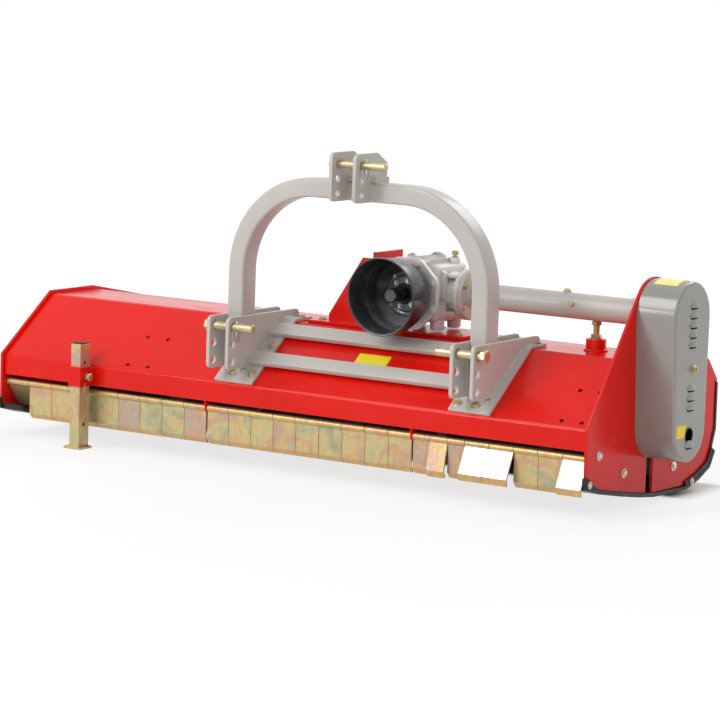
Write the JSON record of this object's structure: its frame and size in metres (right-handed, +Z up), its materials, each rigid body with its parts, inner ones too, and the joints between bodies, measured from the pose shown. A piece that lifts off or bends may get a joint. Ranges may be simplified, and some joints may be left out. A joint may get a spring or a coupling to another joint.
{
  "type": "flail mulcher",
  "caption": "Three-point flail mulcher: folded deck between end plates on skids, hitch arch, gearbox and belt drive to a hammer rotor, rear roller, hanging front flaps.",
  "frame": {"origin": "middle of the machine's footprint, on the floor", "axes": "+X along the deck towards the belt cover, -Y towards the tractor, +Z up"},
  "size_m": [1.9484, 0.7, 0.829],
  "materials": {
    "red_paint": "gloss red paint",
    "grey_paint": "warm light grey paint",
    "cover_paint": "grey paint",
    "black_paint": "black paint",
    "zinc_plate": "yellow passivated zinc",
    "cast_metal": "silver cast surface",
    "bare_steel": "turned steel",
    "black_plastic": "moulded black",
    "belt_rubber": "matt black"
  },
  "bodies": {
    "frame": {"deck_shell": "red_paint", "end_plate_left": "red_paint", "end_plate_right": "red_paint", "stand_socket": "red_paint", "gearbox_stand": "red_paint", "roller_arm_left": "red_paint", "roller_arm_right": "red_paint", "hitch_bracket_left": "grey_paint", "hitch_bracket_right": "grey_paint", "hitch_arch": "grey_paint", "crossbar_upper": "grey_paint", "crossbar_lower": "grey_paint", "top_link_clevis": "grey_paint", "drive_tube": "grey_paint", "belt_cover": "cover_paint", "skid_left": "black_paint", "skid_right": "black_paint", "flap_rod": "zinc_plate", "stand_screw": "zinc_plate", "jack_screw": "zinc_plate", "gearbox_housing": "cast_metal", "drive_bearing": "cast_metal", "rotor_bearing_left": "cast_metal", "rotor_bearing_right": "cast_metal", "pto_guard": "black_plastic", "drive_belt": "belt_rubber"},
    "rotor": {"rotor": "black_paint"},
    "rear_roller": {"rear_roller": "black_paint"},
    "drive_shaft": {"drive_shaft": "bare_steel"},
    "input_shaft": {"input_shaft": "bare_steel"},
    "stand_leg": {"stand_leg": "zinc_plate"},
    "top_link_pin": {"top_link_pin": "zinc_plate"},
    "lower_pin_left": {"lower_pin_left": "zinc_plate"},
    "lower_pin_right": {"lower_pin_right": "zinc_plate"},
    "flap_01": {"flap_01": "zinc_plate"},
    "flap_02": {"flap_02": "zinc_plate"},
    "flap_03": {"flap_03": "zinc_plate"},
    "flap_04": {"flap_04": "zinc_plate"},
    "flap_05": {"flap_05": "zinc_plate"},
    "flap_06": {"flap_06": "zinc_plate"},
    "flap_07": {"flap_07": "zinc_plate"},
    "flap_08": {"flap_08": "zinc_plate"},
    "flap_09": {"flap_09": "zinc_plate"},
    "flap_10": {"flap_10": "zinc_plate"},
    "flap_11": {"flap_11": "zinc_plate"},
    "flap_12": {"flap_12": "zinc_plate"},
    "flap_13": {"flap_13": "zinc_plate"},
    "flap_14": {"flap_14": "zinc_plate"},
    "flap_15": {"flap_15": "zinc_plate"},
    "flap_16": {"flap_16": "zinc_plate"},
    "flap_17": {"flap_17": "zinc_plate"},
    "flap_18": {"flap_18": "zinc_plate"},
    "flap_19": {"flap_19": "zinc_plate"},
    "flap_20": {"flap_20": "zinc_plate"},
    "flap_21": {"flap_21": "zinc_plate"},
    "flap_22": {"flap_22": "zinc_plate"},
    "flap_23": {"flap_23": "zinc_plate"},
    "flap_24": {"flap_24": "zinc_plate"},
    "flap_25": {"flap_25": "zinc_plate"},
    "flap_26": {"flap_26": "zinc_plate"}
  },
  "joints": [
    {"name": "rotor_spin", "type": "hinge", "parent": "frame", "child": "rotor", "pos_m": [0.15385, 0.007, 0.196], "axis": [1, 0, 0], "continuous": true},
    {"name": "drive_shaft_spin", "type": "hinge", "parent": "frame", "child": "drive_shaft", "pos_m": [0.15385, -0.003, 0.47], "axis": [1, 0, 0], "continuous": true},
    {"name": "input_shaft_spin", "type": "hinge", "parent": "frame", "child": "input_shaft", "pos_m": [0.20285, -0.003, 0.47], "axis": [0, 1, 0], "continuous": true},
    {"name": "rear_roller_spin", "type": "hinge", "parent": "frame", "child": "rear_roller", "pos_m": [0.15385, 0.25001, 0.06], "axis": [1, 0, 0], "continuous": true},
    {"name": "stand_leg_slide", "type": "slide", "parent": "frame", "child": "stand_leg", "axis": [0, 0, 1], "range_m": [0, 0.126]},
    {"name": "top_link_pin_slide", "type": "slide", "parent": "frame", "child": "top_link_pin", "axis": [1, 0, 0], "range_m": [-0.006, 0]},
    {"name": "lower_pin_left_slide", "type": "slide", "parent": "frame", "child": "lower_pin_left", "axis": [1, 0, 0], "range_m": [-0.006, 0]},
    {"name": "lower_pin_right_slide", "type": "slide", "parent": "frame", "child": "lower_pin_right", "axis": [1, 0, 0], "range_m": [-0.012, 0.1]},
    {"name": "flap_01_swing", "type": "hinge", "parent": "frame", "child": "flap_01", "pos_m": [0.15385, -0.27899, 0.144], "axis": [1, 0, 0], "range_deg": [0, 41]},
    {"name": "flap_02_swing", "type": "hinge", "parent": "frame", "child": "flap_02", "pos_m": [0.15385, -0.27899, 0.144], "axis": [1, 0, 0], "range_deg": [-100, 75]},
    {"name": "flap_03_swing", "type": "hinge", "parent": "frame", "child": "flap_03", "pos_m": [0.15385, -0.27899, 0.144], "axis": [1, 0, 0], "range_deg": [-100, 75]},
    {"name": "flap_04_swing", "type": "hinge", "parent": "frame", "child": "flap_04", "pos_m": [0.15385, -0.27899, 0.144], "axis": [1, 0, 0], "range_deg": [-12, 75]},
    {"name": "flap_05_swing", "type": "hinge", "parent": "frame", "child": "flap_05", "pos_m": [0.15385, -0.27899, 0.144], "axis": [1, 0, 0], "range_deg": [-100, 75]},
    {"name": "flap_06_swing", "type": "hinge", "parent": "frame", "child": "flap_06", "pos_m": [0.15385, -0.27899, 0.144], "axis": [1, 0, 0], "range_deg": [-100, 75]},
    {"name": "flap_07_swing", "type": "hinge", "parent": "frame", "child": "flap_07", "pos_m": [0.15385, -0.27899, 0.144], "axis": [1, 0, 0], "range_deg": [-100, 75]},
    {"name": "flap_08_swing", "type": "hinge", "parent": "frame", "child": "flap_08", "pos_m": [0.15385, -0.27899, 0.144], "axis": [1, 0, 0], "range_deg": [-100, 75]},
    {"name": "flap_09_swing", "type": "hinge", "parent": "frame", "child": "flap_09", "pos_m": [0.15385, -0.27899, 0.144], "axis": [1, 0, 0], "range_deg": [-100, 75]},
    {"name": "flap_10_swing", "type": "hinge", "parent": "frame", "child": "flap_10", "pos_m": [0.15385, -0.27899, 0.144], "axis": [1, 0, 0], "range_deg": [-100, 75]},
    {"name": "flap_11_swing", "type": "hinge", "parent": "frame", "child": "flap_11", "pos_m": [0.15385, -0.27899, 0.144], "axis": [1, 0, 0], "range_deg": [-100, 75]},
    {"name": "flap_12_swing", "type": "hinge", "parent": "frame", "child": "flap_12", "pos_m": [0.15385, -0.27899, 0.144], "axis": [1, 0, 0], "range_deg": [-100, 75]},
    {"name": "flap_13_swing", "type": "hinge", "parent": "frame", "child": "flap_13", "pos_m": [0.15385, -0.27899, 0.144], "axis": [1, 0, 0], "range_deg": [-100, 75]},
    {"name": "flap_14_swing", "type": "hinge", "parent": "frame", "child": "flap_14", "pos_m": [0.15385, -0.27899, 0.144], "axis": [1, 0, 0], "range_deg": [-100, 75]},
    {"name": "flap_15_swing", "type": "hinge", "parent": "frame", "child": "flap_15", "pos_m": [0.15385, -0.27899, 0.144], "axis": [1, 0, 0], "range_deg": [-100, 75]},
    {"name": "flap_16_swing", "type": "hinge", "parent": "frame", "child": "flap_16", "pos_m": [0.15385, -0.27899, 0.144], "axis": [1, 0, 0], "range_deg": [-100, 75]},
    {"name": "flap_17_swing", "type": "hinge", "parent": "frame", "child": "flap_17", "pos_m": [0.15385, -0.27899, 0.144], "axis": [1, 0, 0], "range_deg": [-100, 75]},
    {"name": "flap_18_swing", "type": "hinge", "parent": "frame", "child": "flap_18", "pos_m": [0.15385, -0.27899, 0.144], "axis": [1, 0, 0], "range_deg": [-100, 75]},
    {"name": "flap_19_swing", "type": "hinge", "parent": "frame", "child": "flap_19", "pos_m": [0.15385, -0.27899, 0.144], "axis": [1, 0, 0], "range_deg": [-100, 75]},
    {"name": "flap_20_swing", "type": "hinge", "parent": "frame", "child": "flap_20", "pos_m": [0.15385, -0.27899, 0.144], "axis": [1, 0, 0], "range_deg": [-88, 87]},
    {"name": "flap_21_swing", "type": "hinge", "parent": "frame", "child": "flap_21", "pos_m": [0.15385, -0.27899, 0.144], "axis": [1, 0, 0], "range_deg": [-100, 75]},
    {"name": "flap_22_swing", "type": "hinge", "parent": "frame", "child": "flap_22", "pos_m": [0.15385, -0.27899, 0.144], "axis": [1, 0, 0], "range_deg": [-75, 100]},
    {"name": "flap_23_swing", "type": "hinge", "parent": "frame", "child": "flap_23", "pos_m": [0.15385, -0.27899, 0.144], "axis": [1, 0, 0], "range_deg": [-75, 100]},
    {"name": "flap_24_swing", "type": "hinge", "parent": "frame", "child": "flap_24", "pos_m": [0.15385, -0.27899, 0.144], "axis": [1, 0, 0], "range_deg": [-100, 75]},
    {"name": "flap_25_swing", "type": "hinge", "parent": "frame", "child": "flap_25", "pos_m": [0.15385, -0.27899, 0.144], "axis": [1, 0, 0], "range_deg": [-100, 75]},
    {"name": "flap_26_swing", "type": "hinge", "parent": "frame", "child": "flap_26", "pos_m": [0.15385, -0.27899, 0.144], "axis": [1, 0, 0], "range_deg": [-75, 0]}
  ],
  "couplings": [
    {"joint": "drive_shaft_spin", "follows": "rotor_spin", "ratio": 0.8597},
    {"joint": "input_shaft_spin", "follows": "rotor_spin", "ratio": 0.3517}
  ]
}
--*--
# Aim
Exactly how many lines in the data above contain the word "joints"? Respond with the number and nothing more.

# Correct output
2